Net wind production is about 13 - 17% nameplate rating, and produces significant grid instabilities. No nation, no state - including Spain, Denmark, Germany, CA, and other states have successfully introduced wind power into more than an expensively subsidized advertisement for politicians and their favored companies.
Other points raised:
2) The (short) AC-DC-AC links are used to "connect" the major AC (Very high voltage) grid to each other. Within each grid, each power plant synchronizes its generators to the existing grid frequency - close to, but not exactly at 60.00 Hz. But each grid may be at slightly different frequencies from its neighbor. So, to send power from one grid to the next, its best/chea[est/most reliable to convert the power from AC1 to DC and invert it back to
AC2. Usually, relatively small amounts of power are sent across -lots of Megawatts as req'd, and under emergency or blackout conditions, so regional instability on one side of the DC connection can't get over to the good side and black it out as well.

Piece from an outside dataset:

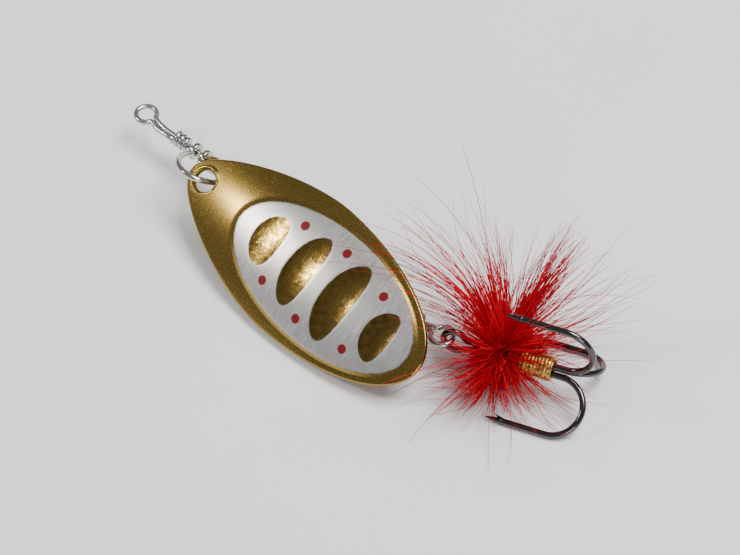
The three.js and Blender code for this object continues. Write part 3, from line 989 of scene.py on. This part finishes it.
def heading(angle, lean):
    """Unit vector, angle degrees round the shank from +Y and lean degrees from its direction."""
    a, b = math.radians(angle), math.radians(lean)
    return Vector((math.cos(b), math.sin(b) * math.cos(a), math.sin(b) * math.sin(a)))


def strand(rng, way, length, curl, sweep):
    """Points of one strand in the treble's frame: out along its way, bending as it goes. It ends
    early where it would meet the blade or reach further than the hair may."""
    steps = STRAND_KNOTS + round(length / KNOT_STEP)
    side = way.orthogonal().normalized()
    side.rotate(Matrix.Rotation(rng.uniform(0, 2 * math.pi), 3, way))
    splay = Vector((math.copysign(HAIR_SPLAY, way.x), 0, -HAIR_SAG))
    bend = side * curl + splay + heading(HAIR_TOP, 90) * sweep
    step = length / steps
    root = around(HAIR_ROOT_X + rng.uniform(-ROOT_SCATTER, ROOT_SCATTER), 0, 0)
    points = [root + way * ROOT_R]
    way = way.copy()
    for _ in range(steps):
        wander = Vector([rng.gauss(0, 1) for _ in range(3)]) * HAIR_WANDER
        way = (way + bend * step + wander).normalized()
        point = points[-1] + way * step
        lowest = floor_z + HAIR_R + FLOOR_PLAY * rng.random()
        if point.z < lowest:
            point.z = lowest
            way.z = abs(way.z) * FLOOR_BOUNCE
        placed = treble_place @ point
        outside = any(not low < v < high for low, v, high in zip(hair_low, placed, hair_high))
        if (outside or near_blade(placed)) and len(points) > LEAST_KNOTS:
            break
        points.append(point)
    return points


def hair_piece(name, strands, material, node):
    """A mesh of thin strands. The strand attribute holds each one's shade and place along it."""
    verts, faces, notes = [], [], []
    for points, radius, shade in strands:
        first = len(verts)
        last = len(points) - 1
        normal = (points[1] - points[0]).orthogonal().normalized()
        for i, point in enumerate(points):
            tangent = (points[min(i + 1, last)] - points[max(i - 1, 0)]).normalized()
            normal = (normal - tangent * normal.dot(tangent)).normalized()
            across = tangent.cross(normal)
            r = radius * (1 - HAIR_TAPER * (i / last) ** 2)
            for k in range(HAIR_SIDES):
                a = 2 * math.pi * k / HAIR_SIDES
                rim = point + (across * math.cos(a) + normal * math.sin(a)) * r
                verts.append((treble_place @ rim) * MM)
                notes.append((shade, i / last, 0.0))
        for i in range(last):
            for k in range(HAIR_SIDES):
                a, b = first + i * HAIR_SIDES + k, first + i * HAIR_SIDES + (k + 1) % HAIR_SIDES
                faces.append((a, b, b + HAIR_SIDES, a + HAIR_SIDES))
        faces.append(tuple(first + k for k in reversed(range(HAIR_SIDES))))
        faces.append(tuple(first + last * HAIR_SIDES + k for k in range(HAIR_SIDES)))
    mesh = bpy.data.meshes.new(name)
    mesh.from_pydata(verts, [], faces)
    attribute = mesh.attributes.new("strand", "FLOAT_VECTOR", "POINT")
    attribute.data.foreach_set("vector", np.ravel(notes))
    add_piece(name, mesh, material, "treble", [node])


def build_hair(material):
    """Stands of hair side by side round the thread head, longest at the top, with tight locks
    among them."""
    rng = random.Random(SEED)
    first, span = HAIR_FAN
    least, most = HAIR_LEANS
    stands = [[] for _ in range(HAIR_STANDS)]

    def grow(angle, lean, length, curl, thickness, sweep=0.0):
        number = int(HAIR_STANDS * ((angle - first) % 360) / span)
        points = strand(rng, heading(angle, min(most, max(least, lean))), length, curl, sweep)
        stands[min(number, HAIR_STANDS - 1)].append((points, HAIR_R * thickness, rng.random()))

    for count, lean, spread, shortest, longest, usual, curl, thickness in GROWTHS:
        for _ in range(count * HAIR_STANDS):
            angle = first + span * rng.random()
            top = 0.5 + 0.5 * math.cos(math.radians(angle - HAIR_TOP))
            length = rng.triangular(shortest, longest, usual)
            length *= 1 - LONG_AT_TOP + LONG_AT_TOP * top
            grow(angle, rng.gauss(lean, spread), length, rng.gauss(0, curl),
                 thickness * rng.uniform(*GROWTH_THICKNESS))
    for angle, lean, spread, count, shortest, longest, sweep in LOCKS:
        for _ in range(count):
            length = rng.uniform(shortest, longest)
            grow(rng.gauss(angle, spread), rng.gauss(lean, spread * LOCK_LEAN_SPREAD), length,
                 rng.gauss(0, LOCK_CURL), rng.uniform(*LOCK_THICKNESS), sweep)
    for number, strands in enumerate(stands):
        node = f"hair_tuft_{number + 1}"
        hair_piece(node + "_strands", strands, material, node)


# ---------------------------------------------------------------- scene
make_camera()
make_lights()
make_floor(floor_material())

brass = plated("brass", BRASS, BRASS_WORN, BRASS_GLOSS)
black = plated("black_nickel", BLACK, BLACK_WORN, BLACK_GLOSS)
build_shaft(drawn_wire("steel_wire", STEEL, STEEL_SHADE, STEEL_GLOSS))
build_clevis(plated("nickel", NICKEL, NICKEL_WORN, NICKEL_GLOSS))
build_blade(blade_material())
build_beads(brass, red_glass())
build_body(brass)
build_treble(black, thread_material(), tinsel_material())
build_hair(hair_material())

3) Yes, DC (in theory) loses more cross-country than AC, which is why Edison/GE/DC lost to Tesla/Westinghouse/AC in the 1890's. But, today, when tens of thousands of High Volt AC are sent thousands of miles, AC reactive losses and induced frequency losses between the lines build up more and more complex resistances compared to simple DC resistance losses.
So, paradoxically, at long enough distances and at high enough DC voltages with good enough insulation methods and with the (new) extreme expenses for wider and wider AC transmission line standoff distances and right-of-ways (none of which matter enough at only a few hundred miles AC transmission distance), then, yes, DC becomes better than AC.